- Education: University of Texas at Austin Indian Institute of Technology Delhi
- Awards: ACM Fellow (2021) AAAS Fellow (2020) ACM SIGAI Autonomous Agents Research Award (2020) AAAI Fellow (2017) IEEE Fellow (2009)
- Scientific career
- Fields: Computer Science Multiagent systems Artificial Intelligence
- Workplaces: North Carolina State University Microelectronics and Computer Technology Corporation
- Thesis: A Theory of Actions, Intentions, and Communications for Multiagent Systems (1993)
- Doctoral advisor: Professors E. Allen Emerson (coadvisor) and Nicholas M. Asher (coadvisor)

= Munindar P. Singh =

Professor of computer science

Munindar P. Singh is a SAS institute distinguished professor and a full professor in the Department of Computer Science at North Carolina State University. Singh is an IEEE Fellow, a AAAI Fellow, a AAAS Fellow, an ACM Fellow, a Member of Academia Europaea, and a ACM SIGAI Autonomous Agents Research Award recipient.

==Education==
Singh received his B.Tech. in computer science & engineering from the Indian Institute of Technology Delhi in 1986. He obtained a Ph.D. in computer science from the University of Texas at Austin in 1993 under the supervision of E. Allen Emerson and Nicholas M. Asher.

==Research==
Singh's research interests include multiagent systems, service-oriented computing, software engineering, artificial intelligence, and social networks. He has made several important contributions to the understanding of interaction and norms in multiagent systems. He introduced to artificial intelligence the distinction between social commitment (a norm) and psychological commitment (a mental attitude). Singh also introduced the idea that interaction among autonomous social principals (e.g., between two or more organizations) must have a social semantics.

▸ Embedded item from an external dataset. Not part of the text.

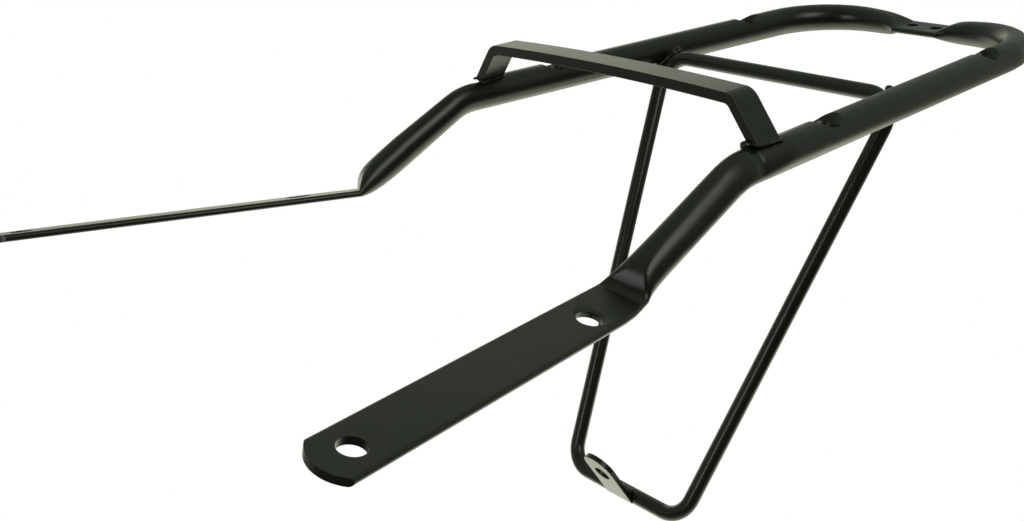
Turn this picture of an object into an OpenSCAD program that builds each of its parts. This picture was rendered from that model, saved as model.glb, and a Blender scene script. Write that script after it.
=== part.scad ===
// Luggage rack for a moped: one bent and flattened steel tube, a flat steel bridge,
// a bent rod hoop below and a small plate that bolts to the mudguard.
// Millimetres. X is across the rack, +Y points to its back end, +Z is up.
// The origin is midway between the two holes of the flattened rear plate, in its mid-plane.

/* [Tube] */
// Outer diameter of the round tube
tube_d = 20; // [19:0.5:23]
// Wall thickness of the tube
tube_wall = 2; // [1.5:0.1:2.6]

/* [Platform] */
// Distance between the axes of the two side rails, at the hoop
rail_spacing = 209; // [190:1:240]
// Angle by which each side rail runs inwards towards the back
toe_in = 4.2; // [0:0.1:6]
// Distance from the hoop back to the axis of the rear stretch
hoop_to_rear = 170.5; // [150:0.5:200]
// Distance from the hoop forwards to where the side rails start to drop
hoop_to_drop = 171.5; // [165:0.5:200]
// Share by which the top of the tube is still pressed down where the rear corners begin
rear_press = 0.35; // [0:0.05:0.6]
// Radius of the tube's axis in the two rear corners
rear_bend_r = 56; // [45:1:60]
// Radius of the tube's axis where the side rails start to drop
drop_bend_r = 42; // [30:1:48]

/* [Rear plate] */
// Length of the flattened plate in the rear stretch
plate_len = 35; // [32:0.5:40]
// Distance of the plate's mid-plane below the axis of the round tube
plate_drop = 2.9; // [0:0.1:6]
// Distance between the two holes of the plate
plate_hole_spacing = 19.4; // [16:0.1:22]
// Diameter of the two holes of the plate
plate_hole_d = 8.5; // [6:0.1:10]

/* [Front legs] */
// Downward angle of the sloping stretch in front of the side rails
leg_drop = 25.5; // [15:0.5:35]
// Outward angle of the sloping stretch
leg_splay = 0.8; // [0:0.1:4]
// Length of the sloping stretch, from the bend to the crease
leg_len = 90.4; // [85:0.1:120]
// Distance of the strap's mid-plane below the tube's axis at the crease
crease_drop = 3.2; // [0:0.1:6]
// Angle between the crease line and a square cut across the strap
crease_skew = 15; // [8:0.5:20]
// Length over which the inner side of the tube opens behind the crease
leg_open = 38; // [30:1:48]
// Length over which the outer side of the tube is pressed down to the strap, before the crease
shoulder_len = 25; // [15:1:35]
// Distance by which the strap's outer edge is drawn in at the crease
shoulder_in = 4; // [0:0.1:7]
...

This idea has proved to be highly influential within multiagent systems research. In recognition of Singh's contribution, the paper in which he introduced this idea was awarded the IFAAMAS 2016 Influential Paper Award. Taking this line of thinking further, Singh, in joint work with his Ph.D. student pInar Yolum, introduced the abstraction of commitment protocols.

Singh has also made important contributions to social networks, trust, and distributed computing. His Blindingly Simple Protocol Language (BSPL) introduces the idea that message ordering in interaction protocols fall out automatically from information flow requirements. Therefore, one need not model specify control flow at all in interaction protocols.